American water polo player (born 1993)

Alexander Brant "Alex" Bowen (born September 4, 1993) is an American water polo player who competed for Stanford University and participated in water polo with three successive U.S. Water Polo teams from 2016-2024, winning a team bronze medal at the 2024 Paris Olympics.

== Early life ==
Bowen was born September 4, 1993, in San Diego, to Rod and Barbara Bowen and attended Santana High School, in Santee, California, graduating in 2011. He was the older of two male siblings, with a younger brother Eric. He first took up water polo at the age of six, as his father Rod was a water polo coach and acted as a mentor, driving him to early practices and meets. By nine, he was playing with the Jr. Olympic team, and was an All-American in the Junior Olympics from 2008-11. Beginning with a smaller club, he soon trained and competed with the San Diego Shores Water Polo Club where he was instrumental in leading the team in 2010 to a third-place finish at the Junior Olympics and a 2011 Junior Olympics fourth-place finish.

For his High School team, Bowen competed in both swimming and water polo, as a Junior captaining the water polo team, and as a senior captaining the swim team. During the High School water polo season which he played from August-November, he led Santana High to the 2007 and 2008 Grossmont North League titles, and then in 2009 and 2010, led Santana to Grossmont Valley League titles. A prolific scorer in his High School career, he led Santana to a record 547 goals for the CIF San Diego Section and as a High School Senior was a CIF San Diego Section Player of the Year.

== Stanford University ==
At Stanford University, his clear first choice in Water Polo programs, he competed and trained from 2001-2004, placing third in all-time goals with 253. A prolific shooter, Bowen was listed as a Utility player in his Stanford Bio, allowing him to play multiple field positions on offense including wing, point or driver, and attack the defense from many angles. During his Stanford collegiate career, where he trained around 5 hours daily split between a morning and afternoon practice, he was coached through 2001 by Dante Dettamanti and by John Vargas from 2002–2004. Bowen majored in product design at Stanford, returning to graduate in 2015.

During his collegiate career, Bowen had the eighth most career goals in the history of the Mountain Pacific Sports Federation. He graduated Stanford as their first four-time Association of Collegiate Water Polo Coaches (ACWPC) First Team All-American receiving the honor in each of his four years at Stanford. As a Senior, he was a Peter J. Cutino Award finalist.

==Olympics 2016-2024==
He competed in the men's water polo tournament at the 2016 Olympics in Rio, as well as at the 2020 Tokyo Olympics and the 2024 Paris Olympics. He was coached by Head U.S. Olympic water polo coaches Dejan Udovičić at the 2016 Rio, 2020 Tokyo, and 2024 Paris Olympics.

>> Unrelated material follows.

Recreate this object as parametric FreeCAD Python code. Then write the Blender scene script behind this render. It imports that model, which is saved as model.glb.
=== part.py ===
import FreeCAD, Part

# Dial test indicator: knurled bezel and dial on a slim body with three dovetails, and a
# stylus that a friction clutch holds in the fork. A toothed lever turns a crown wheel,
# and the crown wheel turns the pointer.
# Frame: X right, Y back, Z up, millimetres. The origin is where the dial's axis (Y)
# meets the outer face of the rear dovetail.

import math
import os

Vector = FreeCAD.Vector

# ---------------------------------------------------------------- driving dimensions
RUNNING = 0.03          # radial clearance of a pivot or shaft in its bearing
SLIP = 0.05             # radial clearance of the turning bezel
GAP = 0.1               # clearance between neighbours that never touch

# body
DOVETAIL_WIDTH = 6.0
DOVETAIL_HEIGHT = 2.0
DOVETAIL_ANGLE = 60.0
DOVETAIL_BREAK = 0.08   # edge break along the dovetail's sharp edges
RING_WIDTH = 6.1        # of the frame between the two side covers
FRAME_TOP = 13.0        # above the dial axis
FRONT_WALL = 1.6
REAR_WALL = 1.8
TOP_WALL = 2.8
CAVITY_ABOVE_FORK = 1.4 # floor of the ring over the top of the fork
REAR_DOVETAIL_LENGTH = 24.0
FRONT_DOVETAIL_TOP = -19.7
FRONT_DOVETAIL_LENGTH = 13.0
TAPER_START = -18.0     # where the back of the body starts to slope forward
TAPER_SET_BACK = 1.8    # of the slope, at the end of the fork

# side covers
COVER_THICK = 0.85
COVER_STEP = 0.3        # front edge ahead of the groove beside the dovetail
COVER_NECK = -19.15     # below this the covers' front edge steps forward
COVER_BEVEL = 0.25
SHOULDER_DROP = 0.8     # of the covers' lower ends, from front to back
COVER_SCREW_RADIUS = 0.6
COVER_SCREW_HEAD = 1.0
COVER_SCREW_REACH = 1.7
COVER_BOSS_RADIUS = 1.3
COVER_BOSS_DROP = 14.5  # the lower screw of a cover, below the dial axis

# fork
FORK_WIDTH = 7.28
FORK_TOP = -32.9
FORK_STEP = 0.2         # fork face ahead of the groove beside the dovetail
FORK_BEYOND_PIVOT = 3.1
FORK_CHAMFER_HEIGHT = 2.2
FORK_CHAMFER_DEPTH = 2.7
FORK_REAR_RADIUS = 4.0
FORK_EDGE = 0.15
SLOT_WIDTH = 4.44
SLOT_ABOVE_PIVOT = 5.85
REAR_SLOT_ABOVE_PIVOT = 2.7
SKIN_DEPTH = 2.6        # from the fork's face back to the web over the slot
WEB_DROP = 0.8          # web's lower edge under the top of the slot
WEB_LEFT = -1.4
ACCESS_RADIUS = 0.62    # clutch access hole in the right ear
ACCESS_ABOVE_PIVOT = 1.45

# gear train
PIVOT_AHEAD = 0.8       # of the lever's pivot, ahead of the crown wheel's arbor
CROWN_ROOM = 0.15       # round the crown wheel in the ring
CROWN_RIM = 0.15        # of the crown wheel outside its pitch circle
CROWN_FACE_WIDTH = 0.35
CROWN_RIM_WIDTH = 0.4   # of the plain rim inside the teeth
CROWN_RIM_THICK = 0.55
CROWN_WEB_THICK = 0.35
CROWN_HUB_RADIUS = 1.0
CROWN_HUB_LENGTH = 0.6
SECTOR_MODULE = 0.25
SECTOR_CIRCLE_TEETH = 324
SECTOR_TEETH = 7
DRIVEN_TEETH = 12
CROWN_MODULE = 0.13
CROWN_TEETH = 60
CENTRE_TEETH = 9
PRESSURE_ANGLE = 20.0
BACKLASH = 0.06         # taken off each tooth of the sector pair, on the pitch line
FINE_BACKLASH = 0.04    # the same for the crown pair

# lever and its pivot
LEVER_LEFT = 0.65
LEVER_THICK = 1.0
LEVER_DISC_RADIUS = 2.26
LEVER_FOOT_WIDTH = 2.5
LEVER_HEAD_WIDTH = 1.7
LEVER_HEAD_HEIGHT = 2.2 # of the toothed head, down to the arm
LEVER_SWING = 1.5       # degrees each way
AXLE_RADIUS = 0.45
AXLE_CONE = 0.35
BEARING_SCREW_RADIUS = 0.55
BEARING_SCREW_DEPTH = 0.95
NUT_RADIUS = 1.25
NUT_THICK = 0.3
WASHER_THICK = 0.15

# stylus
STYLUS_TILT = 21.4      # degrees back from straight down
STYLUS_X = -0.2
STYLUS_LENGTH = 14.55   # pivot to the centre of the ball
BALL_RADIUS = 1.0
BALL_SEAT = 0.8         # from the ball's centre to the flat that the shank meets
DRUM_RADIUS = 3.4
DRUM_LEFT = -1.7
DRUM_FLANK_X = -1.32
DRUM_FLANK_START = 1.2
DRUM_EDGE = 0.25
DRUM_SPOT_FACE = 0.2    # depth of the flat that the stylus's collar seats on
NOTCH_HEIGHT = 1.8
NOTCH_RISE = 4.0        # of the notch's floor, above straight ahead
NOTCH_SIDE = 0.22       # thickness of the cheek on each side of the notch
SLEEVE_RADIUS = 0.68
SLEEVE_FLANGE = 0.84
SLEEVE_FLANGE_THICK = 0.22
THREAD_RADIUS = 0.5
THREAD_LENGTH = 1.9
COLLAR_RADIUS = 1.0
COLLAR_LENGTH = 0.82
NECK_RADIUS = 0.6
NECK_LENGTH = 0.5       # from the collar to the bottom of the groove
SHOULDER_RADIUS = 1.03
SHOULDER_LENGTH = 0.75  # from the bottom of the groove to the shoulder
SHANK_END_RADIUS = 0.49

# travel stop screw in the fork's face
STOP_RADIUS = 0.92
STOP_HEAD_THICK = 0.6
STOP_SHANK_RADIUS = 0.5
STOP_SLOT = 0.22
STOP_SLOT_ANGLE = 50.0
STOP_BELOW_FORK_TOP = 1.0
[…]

At the 2016 Olympics in Rio de Janeiro, the U.S. Men's team finished 10th overall, again under U.S. Head Olympic Coach Dejan Udovičić, with Serbia taking the Gold and Croatia the silver.

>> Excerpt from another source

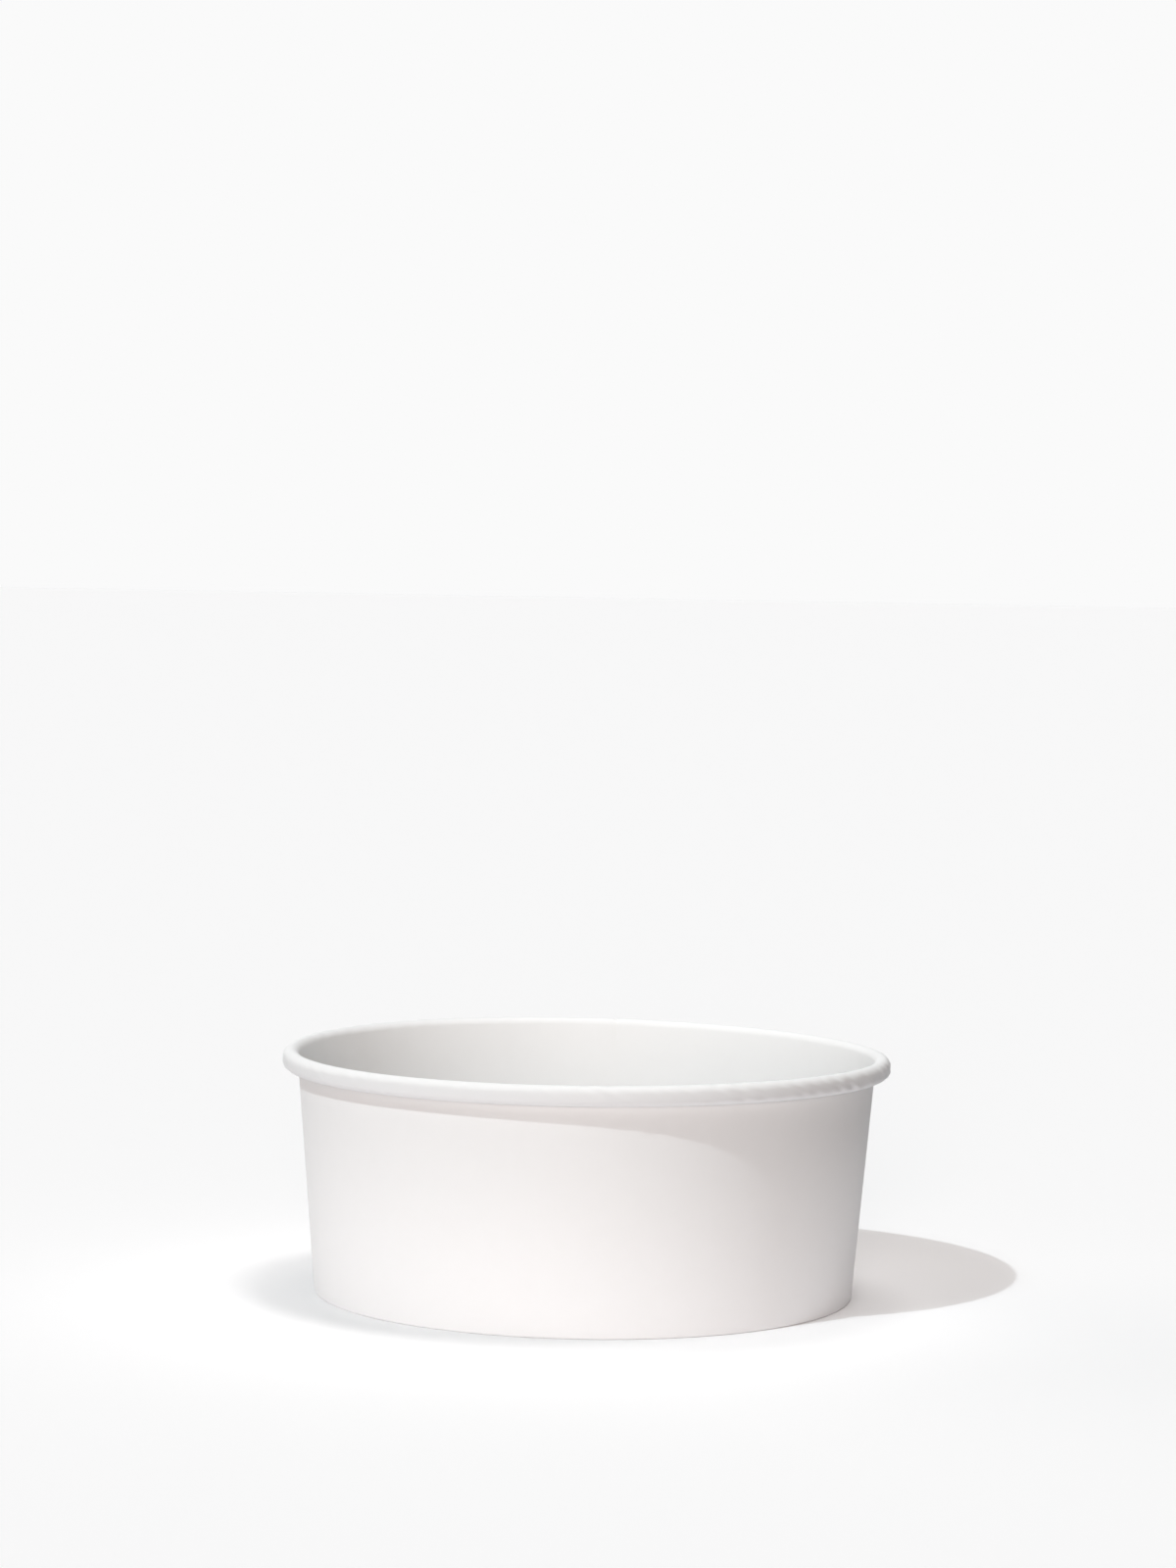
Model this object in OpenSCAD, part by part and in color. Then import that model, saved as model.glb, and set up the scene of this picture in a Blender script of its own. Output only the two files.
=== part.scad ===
// Round paperboard soup container with a rolled rim and a recessed bottom, standing open.
// Millimetres. The origin is the centre of the foot, on the table, and +Z is up.
// The wall is one fan-shaped blank. It is wrapped and lapped at the side seam, curled outwards
// along its upper edge, and folded in and up round the skirt of the bottom along its lower edge.

/* [Container] */
// Diameter over the rolled rim
rim_d = 150; // [142:1:180]
// Height from the table to the top of the rim
height = 60; // [45:1:110]
// Diameter of the foot, over its folded edge
foot_d = 133.2; // [110:0.2:138]

/* [Board] */
// Thickness of the wall's board
wall_t = 0.4; // [0.3:0.05:0.55]
// Thickness of the bottom's board
floor_t = 0.4; // [0.3:0.05:0.6]
// Play between boards that lie against each other
play = 0.02; // [0.01:0.01:0.05]

/* [Rolled rim] */
// Width of the roll across its section
roll_w = 3.95; // [3.4:0.05:6]
// Height of the roll's straight outer face
roll_land = 1.05; // [0.5:0.05:4]
// Half turns of board in the roll
roll_half_turns = 3; // [2:1:4]

/* [Bottom] */
// Height of the bottom's upper face above the table
floor_z = 7.5; // [5:0.5:15]
// Inside radius of the bend between the bottom and its skirt
bend_r = 0.6; // [0.4:0.1:1.2]
// Distance of the hem's edge below that bend
hem_drop = 0.6; // [0.3:0.1:2]

// Width that the fold at the foot is pressed flat to
foot_flat = 0.4; // [0.3:0.05:0.6]

/* [Side seam] */
// Width of the lap, where the ends of the blank are glued together
seam_w = 7; // [4:0.5:10]
// Length of wall over which the outer end climbs onto the inner one
ramp_w = 8; // [5:0.5:14]
// Direction of the middle of the lap, from +X towards +Y
seam_dir = 80.7; // [0:0.1:360]

/* [Hidden] */
// Facets of a turned surface, and steps in a half turn of bent board
turn_fn = 180;
bend_steps = 12;
board_colour = [0.94, 0.935, 0.92];
floor_colour = [0.92, 0.915, 0.90];

// Radii of the roll's first half turn, and of the fold at the foot
roll_r = roll_w / 2;
fold_in = floor_t / 2 + play;
fold_out = fold_in + wall_t;

// Centres of the roll's first half turn and of the fold, as radius and height
roll_c = [rim_d / 2 - roll_r, height - roll_r];
fold_c = [foot_d / 2 - fold_out, sqrt(pow(fold_out, 2) - pow(foot_flat / 2, 2))];

// The wall leans so that its inner face runs into the roll and its outer face into the fold
span = roll_c - fold_c;
lean = acos((roll_r + fold_in) / norm(span)) - atan2(span[1], span[0]);
up_wall = [sin(lean), cos(lean)];
out_wall = [cos(lean), -sin(lean)];

// Each half turn of the roll is smaller than the one before, about one of two centres in turn
roll_step = (wall_t + play) / 2;
roll_low_c = roll_c + [roll_step, -roll_land];
roll_under_z = roll_low_c[1] - (roll_r - roll_step);

// Length of the wall that shows below the roll
shown_len = (roll_under_z - fold_c[1]) / cos(lean);

// Centre of the bend at the rim of the bottom, set by the skirt between wall and hem
bend_z = floor_z - floor_t - bend_r;
skirt_face = fold_c * out_wall - floor_t / 2;
bend_c = [(skirt_face - bend_r + bend_z * sin(lean)) / cos(lean), bend_z];
skirt_len = (bend_c - fold_c) * up_wall;
hem_len = skirt_len - hem_drop;

// Angles of the lap and of the ramp
mid_r = (foot_d + rim_d) / 4 - roll_r;
seam_arc = seam_w / mid_r * 180 / PI;
ramp_arc = ramp_w / mid_r * 180 / PI;
seam_end = seam_dir + seam_arc / 2;
ramp_end = seam_end + ramp_arc;

// Shift of the axis of the climbing board, square to the lap's edge, and its growth in radius
ramp_shift = (wall_t + 2 * play) / sin(ramp_arc);
ramp_grow = sqrt(pow(mid_r + wall_t - play / 2, 2) + pow(ramp_shift, 2)) - mid_r;

// Direction at an angle
function ray(a) = [cos(a), sin(a)];

// Point of the section at a distance up the wall from the fold, and out from the skirt's middle
function on_wall(up, out) = fold_c + up * up_wall + out * out_wall;

// Bent stretch of board: pairs of points, one on each face, from one angle to another
function bent(centre, face_r, back_r, from, to) = [
    for (i = [0:bend_steps])
        let(a = from + (to - from) * i / bend_steps)
        [centre + face_r * ray(a), centre + back_r * ray(a)]
];

// One half turn of the roll, clockwise from its starting angle down to its end
function roll_turn(i, from, to) =
    let(r = roll_r - i * roll_step)
    bent(i % 2 == 0 ? roll_c : roll_low_c, r, r - wall_t, from, to);

// Points raised to the table where they would reach below it
function pressed(points) = [for (p = points) [p[0], max(0, p[1])]];

// Closed outline of a board from its pairs of points: along one face and back along the other
function outline(pairs) = [
    for (p = pairs) p[0],
    for (i = [len(pairs) - 1:-1:0]) pairs[i][1]
];

// The wall's board from the hem's edge, round the fold and up the wall, to the end in the roll
wall_pairs = [
    [on_wall(hem_len, -fold_in), on_wall(hem_len, -fold_out)],
    each bent(fold_c, fold_in, fold_out, 180 - lean, 360 - lean),
    each roll_turn(0, 180 - lean, 0),
    for (i = [1:roll_half_turns - 1]) each roll_turn(i, i % 2 == 1 ? 0 : 180, i % 2 == 1 ? -180 : 0)
];

// The bottom's board from the axis, round its bend and down to the skirt's edge
bottom_pairs = [
    [[0, floor_z], [0, floor_z - floor_t]],
    each bent(bend_c, bend_r + floor_t, bend_r, 90, -lean),
    [on_wall(play, floor_t / 2), on_wall(play, -floor_t / 2)]
];

// Upright wedge about the axis, wider than the container
module wedge(from, to, h) {
    linear_extrude(height = h)
        polygon([[0, 0], for (i = [0:4]) rim_d * ray(from + (to - from) * i / 4)]);
}

// Second board on the wall, between two angles, with its thickness and what its ends are short by
module second_board(from, to, thick, short) {
    inner = fold_out - wall_t / 2;
    outer = fold_out + thick;
    top = shown_len - short;
    rotate([0, 0, from]) rotate_extrude(angle = to - from, $fn = turn_fn)
        polygon([
            on_wall(short, inner), on_wall(short, outer),
            on_wall(top, outer), on_wall(top, inner)
        ]);
}

// Solid cone whose face follows the climbing end of the blank, at a depth below its outer face
module climbing_cone(depth) {
    foot_r = fold_c[0] + (fold_out - fold_c[1] * sin(lean)) / cos(lean) + ramp_grow - depth;
    translate(ramp_shift * [each ray(seam_end - 90), 0])
        cylinder(h = height, r1 = foot_r, r2 = foot_r + height * tan(lean), $fn = turn_fn);
}

// The outer end of the blank, where it climbs and where it lies on the inner end
module outer_end() {
    second_board(seam_end - seam_arc, seam_end, wall_t, 0);
    intersection() {
        climbing_cone(0);
        second_board(seam_end - play, ramp_end, 2 * wall_t, play);
    }
}

// What the climbing end leaves free inside, from the bottom up to the roll's underside
module climbing_hollow() {
    intersection() {
        climbing_cone(wall_t / cos(lean));
        translate([0, 0, floor_z]) wedge(seam_end, ramp_end, roll_under_z - floor_z);
    }
}

// The wrapped blank: wall, roll, fold and hem, with the lapped seam
module sidewall() {
    color(board_colour) difference() {
        union() {
            rotate_extrude($fn = turn_fn) polygon(pressed(outline(wall_pairs)));
            outer_end();
        }
        climbing_hollow();
    }
}

// The drawn bottom: a flat disc with a bend and a skirt held between wall and hem
module bottom_disc() {
    color(floor_colour) rotate_extrude($fn = turn_fn) polygon(outline(bottom_pairs));
}

sidewall();
bottom_disc();
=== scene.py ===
"""Looks of an open paper soup container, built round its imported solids.

The container is a lapped wall with a rolled rim and a hem, and a drawn bottom whose skirt is held
in the hem. Both are bent from board, so each is modelled along the board's section, which is then
turned about the container's axis. Lengths are in metres and angles in degrees.
"""

from __future__ import annotations

import logging
import math
from dataclasses import dataclass
from enum import Enum
from typing import Callable

import bpy
import numpy as np
from mathutils import Matrix, Vector

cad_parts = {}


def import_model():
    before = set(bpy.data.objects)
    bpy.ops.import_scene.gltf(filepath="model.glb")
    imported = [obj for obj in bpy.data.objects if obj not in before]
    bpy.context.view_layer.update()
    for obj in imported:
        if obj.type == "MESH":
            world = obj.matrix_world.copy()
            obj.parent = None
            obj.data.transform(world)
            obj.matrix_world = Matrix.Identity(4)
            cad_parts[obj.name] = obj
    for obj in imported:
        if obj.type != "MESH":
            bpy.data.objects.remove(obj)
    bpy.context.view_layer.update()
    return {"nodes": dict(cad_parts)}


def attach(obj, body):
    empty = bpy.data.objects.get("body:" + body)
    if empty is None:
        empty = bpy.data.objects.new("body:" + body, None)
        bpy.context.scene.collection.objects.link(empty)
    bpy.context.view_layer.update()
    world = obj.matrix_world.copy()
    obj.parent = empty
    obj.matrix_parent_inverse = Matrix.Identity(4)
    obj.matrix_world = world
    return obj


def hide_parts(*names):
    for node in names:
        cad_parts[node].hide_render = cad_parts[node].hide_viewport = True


LOG = logging.getLogger("soup_container")
AXIS_UP = Vector((0.0, 0.0, 1.0))
AXIS_BACK = Vector((0.0, 1.0, 0.0))
Rgb = tuple[float, float, float]


def point(radius: float, height: float) -> Vector:
    """Point of a section, which lies in the upright plane through +X."""
    return Vector((radius, 0.0, height))


def smooth(value: np.ndarray) -> np.ndarray:
    """Eases a value from 0 to 1, level at both ends.

    Args:
        value: Numbers of any size.

    Returns:
        0 where the value is below 0, 1 where it is above 1, and an S curve between.
    """
    held = np.clip(value, 0.0, 1.0)
    return held * held * (3.0 - 2.0 * held)


def waves(heading: np.ndarray, parts: tuple[tuple[int, float, float], ...]) -> np.ndarray:
    """Uneven waves round the axis.

    Args:
        heading: Directions from the axis.
        parts: The waves that are added up: how many there are round the axis, height and phase.

    Returns:
        Height of the waves at each direction.
    """
    angle = np.radians(heading)
    total = np.zeros_like(angle)
    for count, share, phase in parts:
        total += share * np.sin(count * angle + phase + 0.8 * np.sin(7 * angle + phase))
    return total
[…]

At the 2020 Tokyo Olympics, the U.S. team improved to a sixth place overall finish, again under U.S. Head Olympic Coach Dejan Udovičić, with Serbia taking the gold, Greece taking the silver, and Hungary taking the bronze.

In the 2024 Paris Olympics, Bowen was part of the U.S. team that won the team bronze medal. Serbia, a pre-Olympic favorite, performed well in the semi-finals, defeating the U.S. team 10-6, leading to a match with Croatia in the final, where Serbia took the gold in a 13-11 gold medal win. In America's bronze medal match, the U.S. team defeated Hungary in a penalty shootout, making it to the podium for the bronze medal for the first time since the team won silver at the 2008 Beijing Games.

===International competition highlights===
In the Summer Pan American games, Bowen was on the U.S. National team that won team gold medals at both the 2015 Pan American Games in Toronto, Canada and the 2019 Pan American Games in Lima, Peru. In 2023, he earned another team gold medal at the Pan American games in Santiago, Chile.

===Professional play===
From 2016-2020 prior to the 2024 Olympics, Bowen played with European professional teams to maintain his competitiveness and conditioning. He played with teams that included Steaua Bucharest, Partizan in Serbia, three years with Miskolc in Hungary from 2016-2019, and later Mladost Zagreb from 2019-2020. He has more recently played with France's Noisy‑le‑Sec team.

===Marriage===
On Saturday, August 31, 2024, Bowen married Hilary Renee Hansen at Christ Church in Coronado, California. The couple began dating in July, 2021, and Bowen proposed to Hansen in November 2022 in Paris. The couple were introduced by Hansen's cousin Jess Smith, a water polo team mate of Bowen, who played for Pepperdine University and was a member of the U.S. National Water Polo team that won a silver medal at the 2008 Beijing Olympics. Bowen's bride-to-be Hilary Hansen was a former High School water polo player.